Exactly the lines from the one with "upper_route, upper_lead_radius, wire_orange)" to the one with "zip(*points))), Vector(map(max, zip(*points)))", both included, are to be printed again; leave out the rest.

[START OF RECORDED DATA]

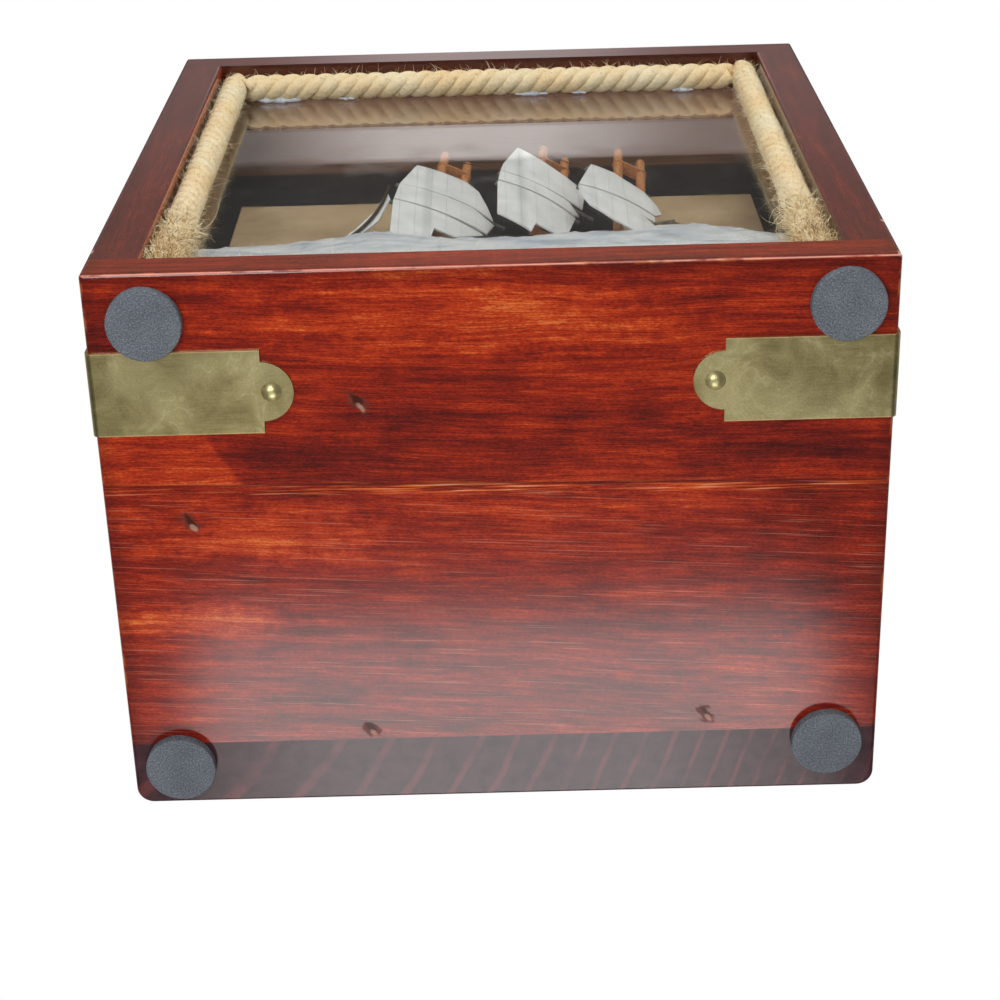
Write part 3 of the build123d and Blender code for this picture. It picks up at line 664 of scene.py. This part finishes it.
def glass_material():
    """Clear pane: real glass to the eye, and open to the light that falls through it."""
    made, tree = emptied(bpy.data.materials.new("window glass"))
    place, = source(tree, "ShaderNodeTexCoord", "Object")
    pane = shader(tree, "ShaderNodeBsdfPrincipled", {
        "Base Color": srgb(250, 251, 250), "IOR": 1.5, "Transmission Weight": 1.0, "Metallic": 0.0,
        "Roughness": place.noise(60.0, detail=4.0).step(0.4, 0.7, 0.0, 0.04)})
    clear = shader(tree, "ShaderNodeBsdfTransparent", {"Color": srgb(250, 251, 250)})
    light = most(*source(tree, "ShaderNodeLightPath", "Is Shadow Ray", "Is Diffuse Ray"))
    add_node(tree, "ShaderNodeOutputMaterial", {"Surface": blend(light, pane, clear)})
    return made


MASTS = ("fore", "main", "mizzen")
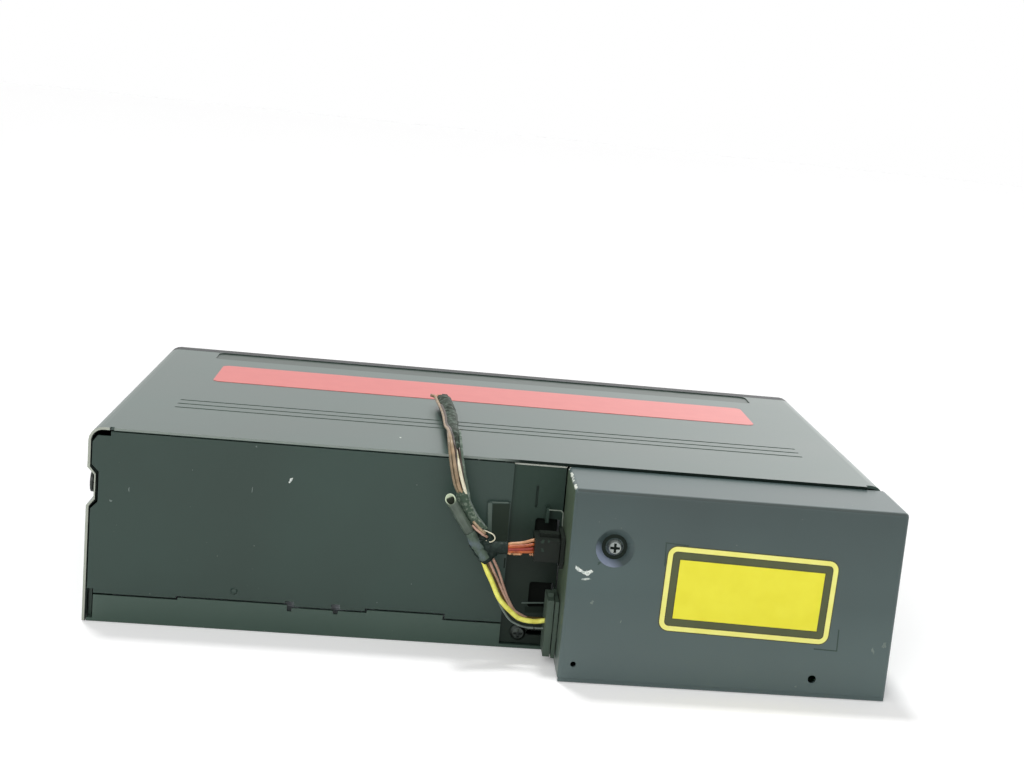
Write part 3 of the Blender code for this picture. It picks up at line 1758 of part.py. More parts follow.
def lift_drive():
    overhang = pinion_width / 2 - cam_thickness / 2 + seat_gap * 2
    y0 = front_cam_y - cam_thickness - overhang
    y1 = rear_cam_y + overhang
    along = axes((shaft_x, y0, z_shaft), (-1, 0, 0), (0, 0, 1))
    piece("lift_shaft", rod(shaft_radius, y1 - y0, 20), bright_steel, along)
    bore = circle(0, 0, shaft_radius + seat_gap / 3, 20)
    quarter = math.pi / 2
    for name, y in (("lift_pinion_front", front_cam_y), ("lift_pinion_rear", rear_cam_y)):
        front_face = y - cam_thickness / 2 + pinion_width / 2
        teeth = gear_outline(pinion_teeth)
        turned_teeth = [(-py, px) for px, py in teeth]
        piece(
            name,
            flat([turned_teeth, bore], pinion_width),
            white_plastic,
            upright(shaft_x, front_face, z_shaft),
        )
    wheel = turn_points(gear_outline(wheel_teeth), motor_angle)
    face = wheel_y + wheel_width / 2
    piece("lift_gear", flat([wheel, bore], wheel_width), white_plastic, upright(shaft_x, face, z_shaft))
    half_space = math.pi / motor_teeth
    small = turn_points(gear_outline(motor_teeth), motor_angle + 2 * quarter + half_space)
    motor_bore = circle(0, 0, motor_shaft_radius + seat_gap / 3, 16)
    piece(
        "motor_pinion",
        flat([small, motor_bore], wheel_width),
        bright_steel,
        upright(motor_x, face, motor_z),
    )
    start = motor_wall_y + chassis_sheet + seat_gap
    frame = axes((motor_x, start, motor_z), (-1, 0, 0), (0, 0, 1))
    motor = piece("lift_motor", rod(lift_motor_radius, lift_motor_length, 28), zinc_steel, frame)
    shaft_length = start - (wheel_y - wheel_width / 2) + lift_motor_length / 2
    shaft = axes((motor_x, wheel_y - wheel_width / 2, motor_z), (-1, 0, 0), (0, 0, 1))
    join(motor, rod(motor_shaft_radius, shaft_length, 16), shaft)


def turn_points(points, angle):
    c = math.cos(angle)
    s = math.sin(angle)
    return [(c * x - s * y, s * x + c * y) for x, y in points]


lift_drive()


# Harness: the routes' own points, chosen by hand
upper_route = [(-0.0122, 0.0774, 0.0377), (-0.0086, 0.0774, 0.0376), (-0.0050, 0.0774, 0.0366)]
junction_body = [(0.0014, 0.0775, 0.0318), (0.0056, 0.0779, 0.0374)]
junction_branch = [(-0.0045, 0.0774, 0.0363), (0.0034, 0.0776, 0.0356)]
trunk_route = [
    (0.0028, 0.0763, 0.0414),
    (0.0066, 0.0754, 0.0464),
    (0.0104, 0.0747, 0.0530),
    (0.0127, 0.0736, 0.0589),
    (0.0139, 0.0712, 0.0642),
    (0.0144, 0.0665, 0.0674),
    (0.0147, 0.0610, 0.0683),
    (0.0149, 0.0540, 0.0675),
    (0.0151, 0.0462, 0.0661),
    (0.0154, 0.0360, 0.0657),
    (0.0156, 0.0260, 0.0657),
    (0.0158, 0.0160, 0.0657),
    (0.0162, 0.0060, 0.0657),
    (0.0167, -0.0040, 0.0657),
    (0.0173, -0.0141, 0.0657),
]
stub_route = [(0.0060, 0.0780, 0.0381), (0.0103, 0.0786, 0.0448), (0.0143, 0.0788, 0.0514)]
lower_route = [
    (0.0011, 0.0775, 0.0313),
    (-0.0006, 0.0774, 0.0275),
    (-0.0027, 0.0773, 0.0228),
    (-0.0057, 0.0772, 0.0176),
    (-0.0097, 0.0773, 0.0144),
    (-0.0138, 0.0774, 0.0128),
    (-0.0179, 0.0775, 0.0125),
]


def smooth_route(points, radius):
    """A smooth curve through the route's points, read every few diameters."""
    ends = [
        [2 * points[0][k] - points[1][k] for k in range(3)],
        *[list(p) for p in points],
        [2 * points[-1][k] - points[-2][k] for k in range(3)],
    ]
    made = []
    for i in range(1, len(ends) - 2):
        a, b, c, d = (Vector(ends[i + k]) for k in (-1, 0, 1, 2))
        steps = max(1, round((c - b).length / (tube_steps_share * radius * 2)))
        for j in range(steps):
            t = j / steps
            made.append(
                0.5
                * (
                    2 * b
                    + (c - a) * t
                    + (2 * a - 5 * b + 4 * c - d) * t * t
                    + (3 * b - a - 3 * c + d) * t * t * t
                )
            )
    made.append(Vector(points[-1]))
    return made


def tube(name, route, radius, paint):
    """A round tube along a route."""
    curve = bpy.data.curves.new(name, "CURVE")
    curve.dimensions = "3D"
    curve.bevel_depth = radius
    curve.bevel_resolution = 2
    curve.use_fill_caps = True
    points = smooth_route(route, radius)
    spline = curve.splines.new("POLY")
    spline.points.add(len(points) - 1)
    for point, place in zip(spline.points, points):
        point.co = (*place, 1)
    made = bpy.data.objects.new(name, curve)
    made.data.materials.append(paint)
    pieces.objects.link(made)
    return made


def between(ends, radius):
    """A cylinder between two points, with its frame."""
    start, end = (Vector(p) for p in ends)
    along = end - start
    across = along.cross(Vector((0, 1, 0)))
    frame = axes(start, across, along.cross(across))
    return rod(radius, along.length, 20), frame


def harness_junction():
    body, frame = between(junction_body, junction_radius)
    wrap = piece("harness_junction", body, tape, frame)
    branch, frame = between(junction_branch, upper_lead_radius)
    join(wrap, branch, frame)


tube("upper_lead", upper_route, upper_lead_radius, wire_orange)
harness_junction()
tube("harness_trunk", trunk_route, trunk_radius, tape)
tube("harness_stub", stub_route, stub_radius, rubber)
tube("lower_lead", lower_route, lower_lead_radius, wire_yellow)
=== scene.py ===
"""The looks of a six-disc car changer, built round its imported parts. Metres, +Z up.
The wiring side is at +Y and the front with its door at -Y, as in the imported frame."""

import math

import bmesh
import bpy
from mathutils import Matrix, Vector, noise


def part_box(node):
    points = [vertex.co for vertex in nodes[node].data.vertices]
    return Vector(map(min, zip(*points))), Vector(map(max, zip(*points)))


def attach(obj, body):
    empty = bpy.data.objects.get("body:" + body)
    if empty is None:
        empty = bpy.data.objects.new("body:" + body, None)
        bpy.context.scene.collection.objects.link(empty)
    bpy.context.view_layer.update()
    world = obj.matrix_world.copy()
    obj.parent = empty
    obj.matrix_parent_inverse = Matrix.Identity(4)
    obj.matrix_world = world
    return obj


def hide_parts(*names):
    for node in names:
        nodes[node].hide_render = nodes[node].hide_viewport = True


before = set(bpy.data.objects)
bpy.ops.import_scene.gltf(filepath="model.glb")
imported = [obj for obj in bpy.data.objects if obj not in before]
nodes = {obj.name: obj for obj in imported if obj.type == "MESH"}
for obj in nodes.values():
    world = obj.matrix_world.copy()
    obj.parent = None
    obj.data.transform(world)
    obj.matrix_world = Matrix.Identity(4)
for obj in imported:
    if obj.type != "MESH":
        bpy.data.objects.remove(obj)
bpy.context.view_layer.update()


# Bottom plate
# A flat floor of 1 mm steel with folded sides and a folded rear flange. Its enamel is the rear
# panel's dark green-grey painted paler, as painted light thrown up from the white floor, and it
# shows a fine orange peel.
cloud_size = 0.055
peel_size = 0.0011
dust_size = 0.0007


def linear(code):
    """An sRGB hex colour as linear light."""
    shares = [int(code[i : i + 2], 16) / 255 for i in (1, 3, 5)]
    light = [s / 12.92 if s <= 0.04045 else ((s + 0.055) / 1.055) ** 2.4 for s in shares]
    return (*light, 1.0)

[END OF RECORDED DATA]

FINISHED ANSWER:
tube("upper_lead", upper_route, upper_lead_radius, wire_orange)
harness_junction()
tube("harness_trunk", trunk_route, trunk_radius, tape)
tube("harness_stub", stub_route, stub_radius, rubber)
tube("lower_lead", lower_route, lower_lead_radius, wire_yellow)
=== scene.py ===
"""The looks of a six-disc car changer, built round its imported parts. Metres, +Z up.
The wiring side is at +Y and the front with its door at -Y, as in the imported frame."""

import math

import bmesh
import bpy
from mathutils import Matrix, Vector, noise


def part_box(node):
    points = [vertex.co for vertex in nodes[node].data.vertices]
    return Vector(map(min, zip(*points))), Vector(map(max, zip(*points)))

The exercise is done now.